Пограничным пунктом «Невозможного Театра» (здесь я немного расширяю это понятие) становился тот момент, когда стратегии «невозможного» оказывались изолированными жестами насилия и унижения, перенесенными из реальности в сферу художественного творчества, — сам Кантор с поразительной осознанностью называет их «жалкими приемчиками», кружащими вокруг infernum, и составляет их краткий, конкретный каталог: «стискивание, / отпечатывание (следа), / припечатывание (клейма), / сминание, / спрессовывание, / запятнывание, / обливание грязью, / терзание, / рвание, / выжигание»[633]. Их художественная матрица представляется не чем иным, как следом исторического ада, печатью невыразимого — таким образом Кантор радикальным образом переосмысливал миф Орфея, перемещая его в парадигму авангардного искусства, а также истории, которая так и не попала под расчет и остается неподрасчетной[634]. Этот ключевой момент в творчестве Кантора, трудный и тревожный, был приоткрыт им самим, конечно, неслучайно. И в то же время — перемещен на территорию сознательно обустроенного отсутствия: он до такой степени бросается в глаза, что становится невозможно дать ему имя. Больше всего тут мучает и тревожит необходимость повторения реального жеста уничтожения, насилия и унижения, а также исключение его еще раз из сферы морального сознания[635].

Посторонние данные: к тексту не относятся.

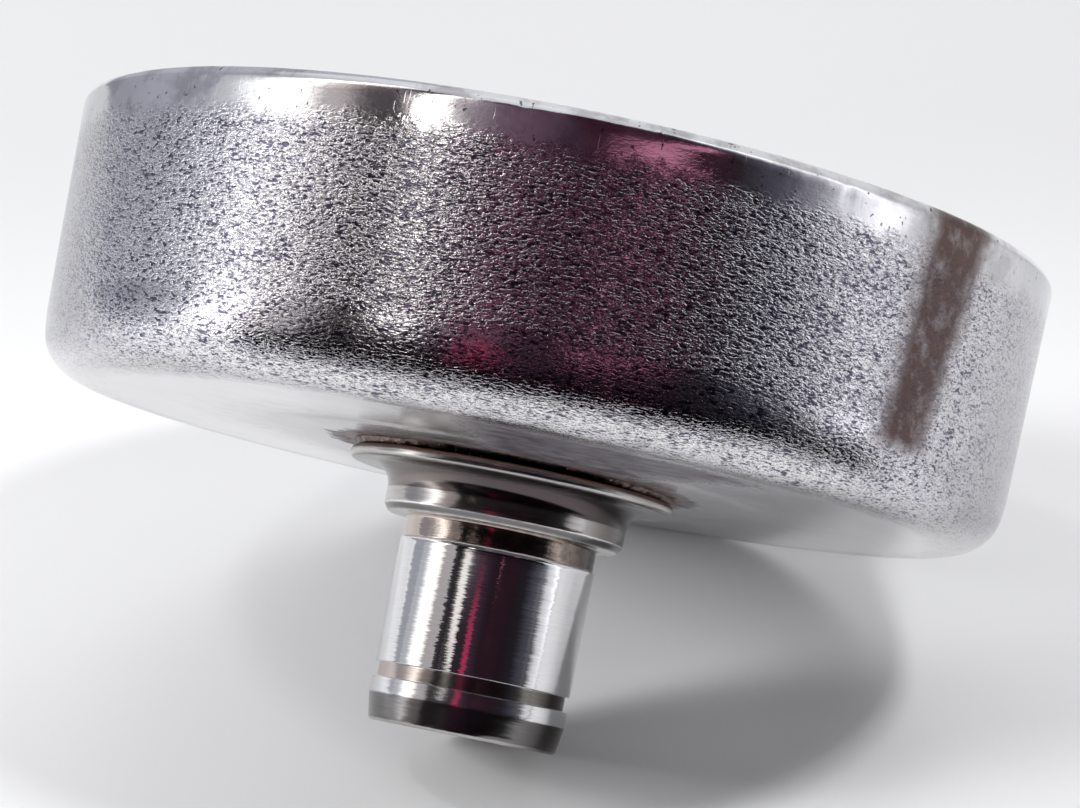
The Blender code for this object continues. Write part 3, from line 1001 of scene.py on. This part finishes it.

Достаточно под этим углом взглянуть на цикл хеппенингов, осуществленных Кантором в Нюрнберге в 1968 году[636], — все они основаны на процедурах унижения, которым подвергается человек, лишенный собственной воли. Приведем одну из них: встреча с человеком-носорогом, канторовским архетипом человека, подвергшегося исключению из человеческого сообщества, воплощением homo sacer. Кантор в публичном месте, в кафе, на глазах других гостей заведения и ротозеев, собравшихся за окнами, позволяет себе систематические жесты насилия по отношению к своему собеседнику, разрезает и раздирает его одежду. Все это он делает холодно, методически; его жертва не реагирует, не защищается; взгляды случайных зрителей кажутся сонно равнодушными, как бы нечувствительными к жестокости наблюдаемого акта. Впечатление поразительное — при условии, что мы хоть на миг престанем смотреть на это как на исключительно художественное событие. И впечатление тем более сильное, что Кантор уже ранее успел освободить свое искусство от привычек миметического мышления и видения — а значит, он ничего не пытается нам представить или о чем-то напомнить. Именно поэтому смысл события проявляется так внезапно и в то же время он должен остаться чем-то непонятным.

Кантор наверняка ожидал, что при восприятии его искусства будет возникать такой момент, коль скоро в разговоре с Веславом Боровским он говорил, что «понимание в искусстве и понимание искусства вызывает шок и удивление»[637]. В этом случае «шок и скандал», по всей видимости, возникает от пробуждения исторической памяти и одновременного ее вытеснения. Можно, естественно, деятельность Кантора вписать исключительно в контекст амбалажей, которые его в то время привлекали, и соблюдать, таким образом, чистоту художественного дискурса (все его немецкие хеппенинги этого цикла были инспирированы вполне узнаваемой иконографией из истории живописи, то есть они предстают хорошо и безопасно контекстуализированными в своем автономном статусе художественного акта). Кантор, однако, не мог не отдавать себе отчет, в каком общественном ландшафте он проводил свои акции, к каким — не таким уж отдаленным по времени — картинам жестокости он отсылал. Но его деятельность была полностью перемещена в сферу художнических жестов и подчинена запрету на прочтение самого первоначального и наиболее бросающегося в глаза смысла (или, может быть, скорее — коварно утаенной референции).